CVTSE Reacts to Task Force Proposal to Eliminate ELL from Pupil Weighting Formula

FOR IMMEDIATE RELEASE

Monday, October 11, 2021

Contact: 

Marc Schauber

802-780-0266

marc@cvtse.org

STATEMENT BY THE COALITION FOR VERMONT STUDENT EQUITY ON LEGISLATIVE PROPOSAL TO REMOVE ENGLISH LANGUAGE LEARNERS FROM THE PUPIL WEIGHTING FORMULA

A legislative task force that has been meeting over the summer and fall to implement the 2019 Pupil Weighting Factors Report decided on Friday to take an approach that has no empirical basis. Vermont uses pupil weighting to determine and address funding for student needs across the state. We now know, thanks to a study conducted by the University of Vermont and Rutgers University, that our pupil weighting formula is unequivocally wrong and has been punishing struggling school districts for over 20 years. CVTSE is advocating for correcting this formula as recommended by UVM and Rutgers. This is a verified and data based solution to the documented school funding inequity in Vermont. A proposal today offered by the task force would remove English language learners from this formula altogether, and fund them with grants, essentially funding them as a separate system of learners.
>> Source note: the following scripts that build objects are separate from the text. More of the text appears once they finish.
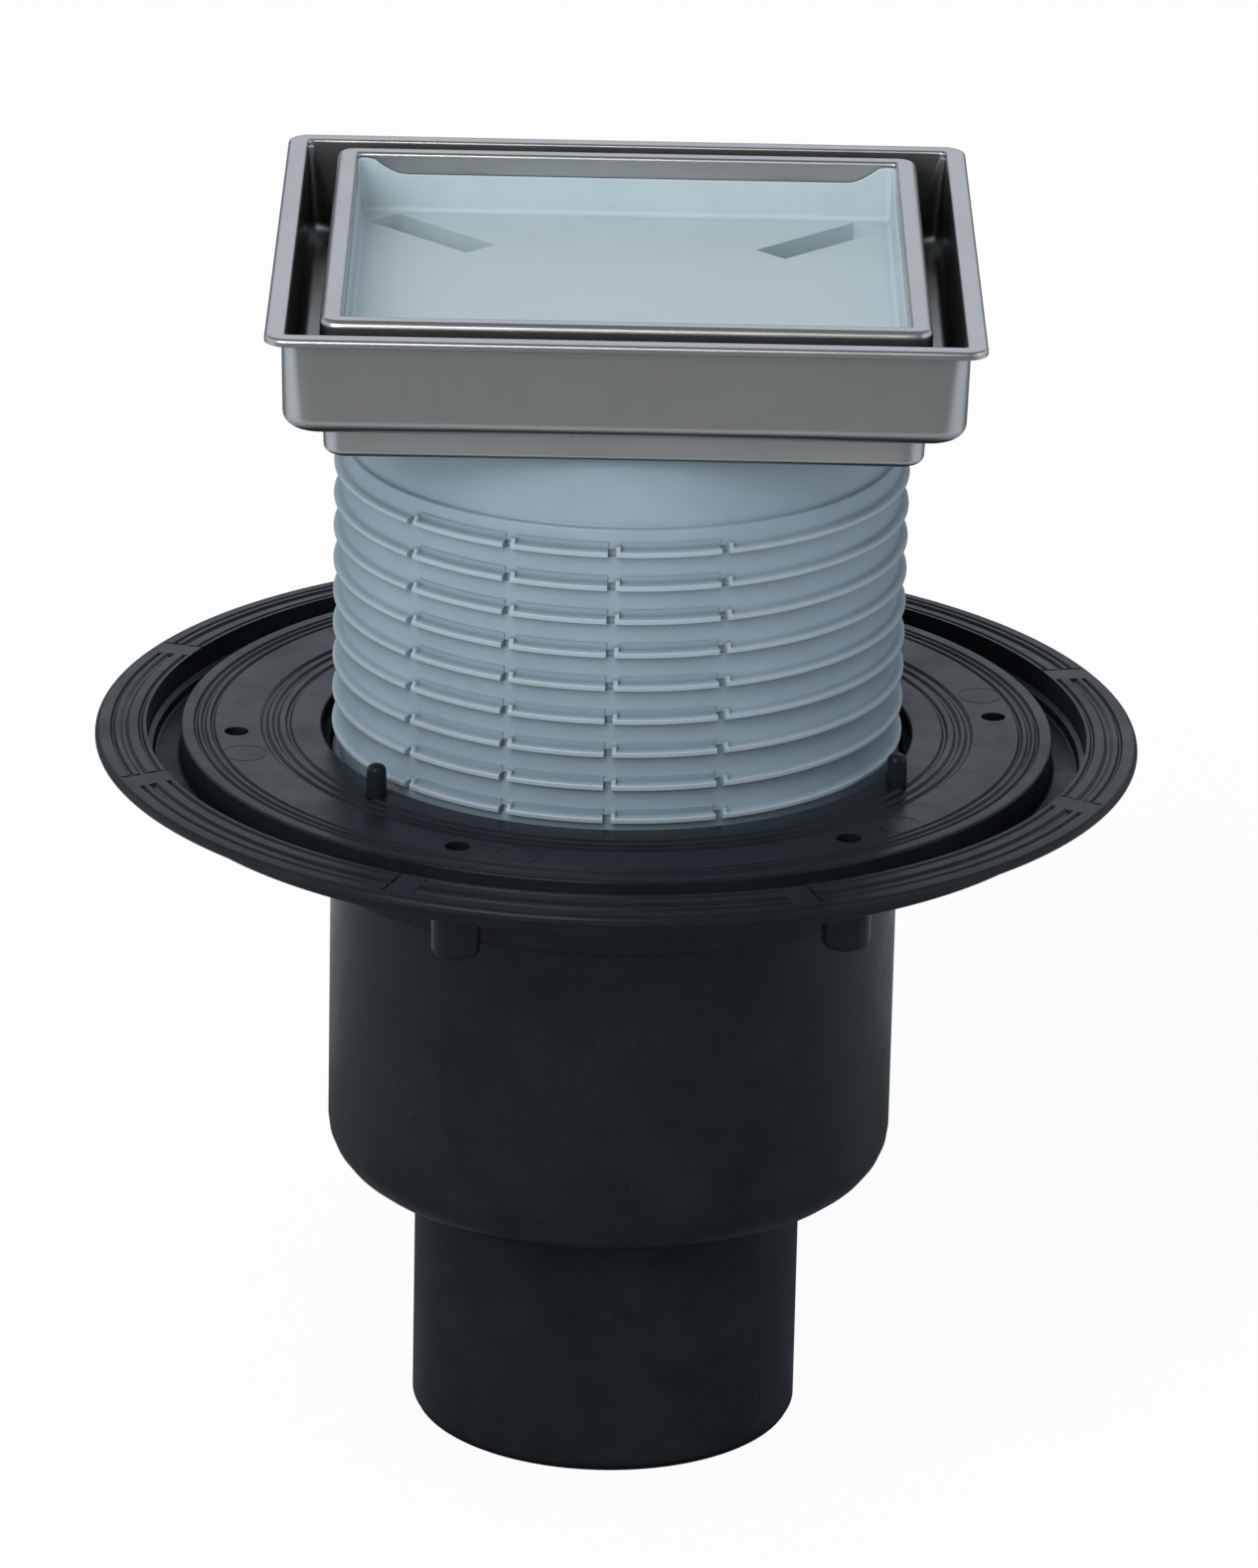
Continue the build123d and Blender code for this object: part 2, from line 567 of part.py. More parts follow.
def tray_rim():
    """Stainless edge of the tray: outer skirt, rounded top and four inner tabs."""
    skirt_bottom = TRAY_TOP_Z - TRAY_SKIRT
    rim = square_block(TRAY_HALF, TRAY_CORNER, skirt_bottom, TRAY_TOP_Z)
    rim = fillet(rim.faces().sort_by(Axis.Z)[-1].edges(), TRAY_RIM_ROUND)
    rim -= square_block(TRAY_HALF - SHEET, TRAY_CORNER - SHEET, skirt_bottom, TRAY_PLATE_UNDER_Z)
    rim -= square_block(TRAY_MOUTH_HALF, TRAY_MOUTH_CORNER, skirt_bottom, TRAY_TOP_Z + 1)
    tab = side_slab(tab_outline(TAB_BOTTOM_Z, TAB_HALF_LENGTH), TRAY_MOUTH_HALF + SHEET, TRAY_MOUTH_HALF)
    rim += quarter_turns(tab)
    return rim


def channel_block(half_width, inner_end, outer_end, bottom, top):
    """Block along one diagonal between two distances from the middle."""
    length = outer_end - inner_end
    middle = (inner_end + outer_end) / 2
    return block(length, 2 * half_width, bottom, top, middle)


def diagonals(shape):
    """The shape on all four diagonals."""
    return [Rot(0, 0, 45 + 90 * k) * shape for k in range(4)]


def tray_insert():
    """Grey tray with corner ears, diagonal channels as feet and locating webs."""
    wall_top = TRAY_PLATE_UNDER_Z - TRAY_FIT
    outer_corner = TRAY_CORNER - SHEET
    insert = square_block(INSERT_HALF, outer_corner, INSERT_BOTTOM_Z, wall_top)
    insert = fillet(insert.faces().sort_by(Axis.Z)[0].edges(), INSERT_BOTTOM_ROUND)
    hollow = square_block(INSERT_INNER_HALF, INSERT_INNER_CORNER, INSERT_FLOOR_Z, wall_top + 1)
    hollow = fillet(hollow.faces().sort_by(Axis.Z)[0].edges(), INSERT_FLOOR_ROUND)
    insert -= hollow
    room = tab_outline(TAB_BOTTOM_Z - TRAY_FIT, TAB_HALF_LENGTH + TRAY_FIT)
    slab = side_slab(room, TRAY_MOUTH_HALF + SHEET + TRAY_FIT, TRAY_MOUTH_HALF - INSERT_INNER_CORNER)
    insert -= quarter_turns(slab)
    foot_half = CHANNEL_WIDTH / 2 + CHANNEL_WALL
    foot_inner = CHANNEL_INNER_END - CHANNEL_WALL
    foot_outer = CHANNEL_OUTER_END + CHANNEL_WALL
    foot_top = INSERT_FLOOR_Z - INSERT_FLOOR / 2
    foot = channel_block(foot_half, foot_inner, foot_outer, CLAMP_TOP_Z, foot_top)
    step_half = STEP_BOTTOM_HALF - SHEET
    step_corner = STEP_CORNER - SHEET
    corner_reach = step_half * sqrt(2) - step_corner * (sqrt(2) - 1)
    web_end = corner_reach - WEB_CLEARANCE
    web = channel_block(WEB_THICKNESS / 2, foot_outer - CHANNEL_WALL / 2, web_end, CLAMP_TOP_Z, foot_top)
    insert += diagonals(foot)
    insert += diagonals(web)
    slot_floor = CLAMP_TOP_Z + CHANNEL_WALL
    slot_top = INSERT_FLOOR_Z + 1
    slot = channel_block(CHANNEL_WIDTH / 2, CHANNEL_INNER_END, CHANNEL_OUTER_END, slot_floor, slot_top)
    insert -= diagonals(slot)
    return insert


def strainer_holes(floor_radius, bottom, top):
    """Cutters for rings of holes in the basket's floor, from its edge inwards."""
    hole = rod(STRAINER_HOLE_RADIUS, bottom - 1, top + 1)
    radius = floor_radius - STRAINER_HOLE_MARGIN
    holes = []
    while radius > STRAINER_KNOB_RADIUS + 2 * STRAINER_HOLE_RADIUS:
        count = round(2 * pi * radius / STRAINER_HOLE_PITCH)
        holes += [place * hole for place in around(count, radius)]
        radius -= STRAINER_RING_PITCH
    return holes


def hair_strainer():
    """Round basket with a pierced floor and a knob, hung on the clamp ring's ledge."""
    top = STRAINER_SEAT_Z + STRAINER_FLANGE
    flange_radius = CLAMP_BORE - STRAINER_FIT
    wall_radius = CLAMP_LEDGE_BORE - STRAINER_INSET
    floor_radius = wall_radius - STRAINER_TAPER
    inner_floor = floor_radius - STRAINER_WALL
    floor = top - STRAINER_DEPTH
    floor_top = floor + STRAINER_WALL
    basket = spun([
        (0, floor),
        (floor_radius, floor),
        (wall_radius, STRAINER_SEAT_Z),
        (flange_radius, STRAINER_SEAT_Z),
        (flange_radius, top),
        (wall_radius - STRAINER_WALL, top),
        (inner_floor, floor_top),
        (0, floor_top),
    ])
    basket -= strainer_holes(inner_floor, floor, floor_top)
    knob_top = floor + STRAINER_KNOB_HEIGHT
    knob = [
        (0, floor),
        (STRAINER_KNOB_RADIUS, floor),
        (STRAINER_KNOB_RADIUS, knob_top, STRAINER_KNOB_RADIUS * 0.6),
        (0, knob_top),
    ]
    return basket + spun(knob)


def cord_height():
    """Height of the rubber ring on the standpipe's plug."""
    return POT_FLOOR_Z - PLUG_LENGTH / 2


def trap_standpipe():
    """Overflow pipe with a plate on the pot's floor and a plug in the spigot's bore."""
    plug_radius = SPIGOT_BORE - PLUG_CLEARANCE
    plug_bore = plug_radius - PLUG_WALL
    plug_bottom = POT_FLOOR_Z - PLUG_LENGTH
    plate_top = POT_FLOOR_Z + PLATE_THICKNESS
    pipe_bore = PIPE_RADIUS - PIPE_WALL
    pipe = spun([
        (plug_bore, plug_bottom),
        (plug_radius, plug_bottom),
        (plug_radius, POT_FLOOR_Z),
        (PLATE_RADIUS, POT_FLOOR_Z),
        (PLATE_RADIUS, plate_top),
        (PIPE_RADIUS, plate_top),
        (PIPE_RADIUS, PIPE_TOP_Z),
        (pipe_bore, PIPE_TOP_Z),
        (pipe_bore, POT_FLOOR_Z),
        (plug_bore, POT_FLOOR_Z - PLATE_THICKNESS),
    ])
    z = cord_height()
    depth = 2 * CORD_RADIUS - PLUG_CLEARANCE
    pipe -= tube(plug_radius + 1, plug_radius - depth, z - CORD_RADIUS, z + CORD_RADIUS)
    return pipe


def standpipe_seal():
    """Rubber ring in the plug's groove."""
    outer = SPIGOT_BORE - CORD_SQUEEZE
    path_radius = outer - CORD_RADIUS
    section = Plane.XZ * Pos(path_radius, cord_height()) * Circle(CORD_RADIUS - CORD_SQUEEZE)
    return revolve(section, Axis.Z)


def bell_grip():
    """Bow handle on the bell's top."""
    top = BELL_TOP_Z + GRIP_HEIGHT
    bottom = BELL_TOP_Z - BELL_WALL / 2
    bow = block(2 * GRIP_HALF_WIDTH, GRIP_DEPTH, bottom, top)
    upper = bow.edges().filter_by(Axis.Y).group_by(Axis.Z)[-1]
    bow = fillet(upper, GRIP_BAR * 1.5)
    inside = 2 * (GRIP_HALF_WIDTH - GRIP_BAR)
    finger = block(inside, GRIP_DEPTH + 2, BELL_TOP_Z, top - GRIP_BAR)
    finger = fillet(finger.edges().filter_by(Axis.Y).group_by(Axis.Z)[-1], GRIP_BAR * 0.7)
    return bow - finger


def trap_bell():
    """Bell that stands on the pipe's top by inner fins and dips into the water around it."""
    inner = BELL_RADIUS - BELL_WALL
    under = BELL_TOP_Z - BELL_WALL
    bell = spun([
        (inner, BELL_RIM_Z),
        (BELL_RADIUS, BELL_RIM_Z),
        (BELL_RADIUS, BELL_TOP_Z, BELL_ROUND),
        (0, BELL_TOP_Z),
        (0, under),
        (inner, under, BELL_ROUND - BELL_WALL),
    ])
    fin_start = PIPE_RADIUS - PIPE_WALL * 2
    fin_length = inner + BELL_WALL / 2 - fin_start
    fin_top = under + BELL_WALL / 2
    fin = block(fin_length, BELL_FIN_THICKNESS, PIPE_TOP_Z, fin_top, fin_start + fin_length / 2)
    bell += [Rot(0, 0, 45 + 360 * k / BELL_FINS) * fin for k in range(BELL_FINS)]
    return bell + bell_grip()


PARTS = {
    "drain_body": drain_body,
    "lip_seal": lip_seal,
    "trap_standpipe": trap_standpipe,
    "standpipe_seal": standpipe_seal,
    "trap_bell": trap_bell,
    "extension_collar": extension_collar,
    "frame_gasket": frame_gasket,
    "steel_frame": steel_frame,
    "frame_clamp_ring": frame_clamp_ring,
    "clamp_ring_screws": clamp_ring_screws,
    "hair_strainer": hair_strainer,
    "tray_rim": tray_rim,
    "tray_insert": tray_insert,
}

os.makedirs("parts", exist_ok=True)
for name, make in PARTS.items():
    made = make()
    solids = ShapeList(made).solids() if isinstance(made, list) else made.solids()
    shape = solids[0] if len(solids) == 1 else Compound(children=list(solids))
    export_step(shape, f"parts/{name}.step")
    print(name, len(solids), "solids", round(sum(s.volume for s in solids) / 1000, 2), "cm3")
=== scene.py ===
"""Dressed model of a floor drain: moulded body, ribbed collar, steel frame and tile tray.

Lengths inside the functions are millimetres and become metres when a mesh is made.
The frame's sides run along X and Y, the front faces -Y and Z is up.
"""

import math
from types import SimpleNamespace

import bmesh
import bpy
from mathutils import Matrix, Vector


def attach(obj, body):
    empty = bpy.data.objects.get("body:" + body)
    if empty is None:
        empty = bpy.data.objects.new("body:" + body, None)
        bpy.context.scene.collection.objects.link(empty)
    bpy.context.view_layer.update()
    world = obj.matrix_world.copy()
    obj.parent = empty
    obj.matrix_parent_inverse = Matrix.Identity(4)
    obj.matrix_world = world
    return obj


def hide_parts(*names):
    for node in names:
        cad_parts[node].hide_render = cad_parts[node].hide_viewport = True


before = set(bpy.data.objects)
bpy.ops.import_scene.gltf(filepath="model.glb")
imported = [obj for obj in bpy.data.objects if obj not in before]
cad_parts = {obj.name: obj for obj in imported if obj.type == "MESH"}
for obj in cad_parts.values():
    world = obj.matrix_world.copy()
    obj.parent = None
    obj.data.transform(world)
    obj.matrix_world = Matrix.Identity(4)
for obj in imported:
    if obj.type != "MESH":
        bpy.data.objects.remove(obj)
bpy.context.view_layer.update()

bl_info = {
    "name": "Floor drain",
    "version": (1, 0, 0),
    "blender": (4, 5, 0),
    "location": "View3D > Sidebar > Drain",
    "description": "Builds the visible pieces of a floor drain on its fixed frame",
    "category": "Add Mesh",
}

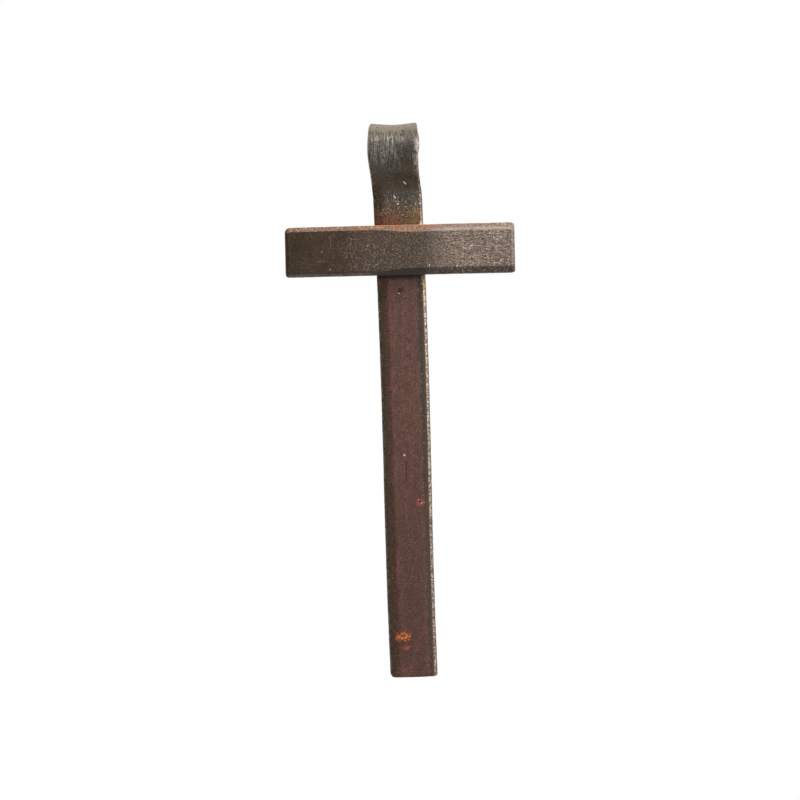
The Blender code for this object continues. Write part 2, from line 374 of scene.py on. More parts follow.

The proposal would give districts $25,000 for one or more English language learning students and then $5,000 for every English Language learning student. These amounts have no empirical basis, yet this is the direction the task force has indicated they will move toward. Members of our coalition who educate English language learners have said time and time again that they will not be helped by these grants. These grants, known as categorical aid, will not address the inequity that is baked into the weighting formula. English language learners, as well as students who come from low-income and rural communities, deserve to be accurately counted and their districts equitably funded. We will continue to advocate for the only solution that has an empirical basis, which is to correct the weighting formula as recommended by UVM and Rutgers. Proposals that try to solve the weighting issue by applying categorical aid are rooted in politics and presented in an effort to appease more affluent districts. Proposals that do not address the weighting formula will not help Vermont’s most struggling school districts.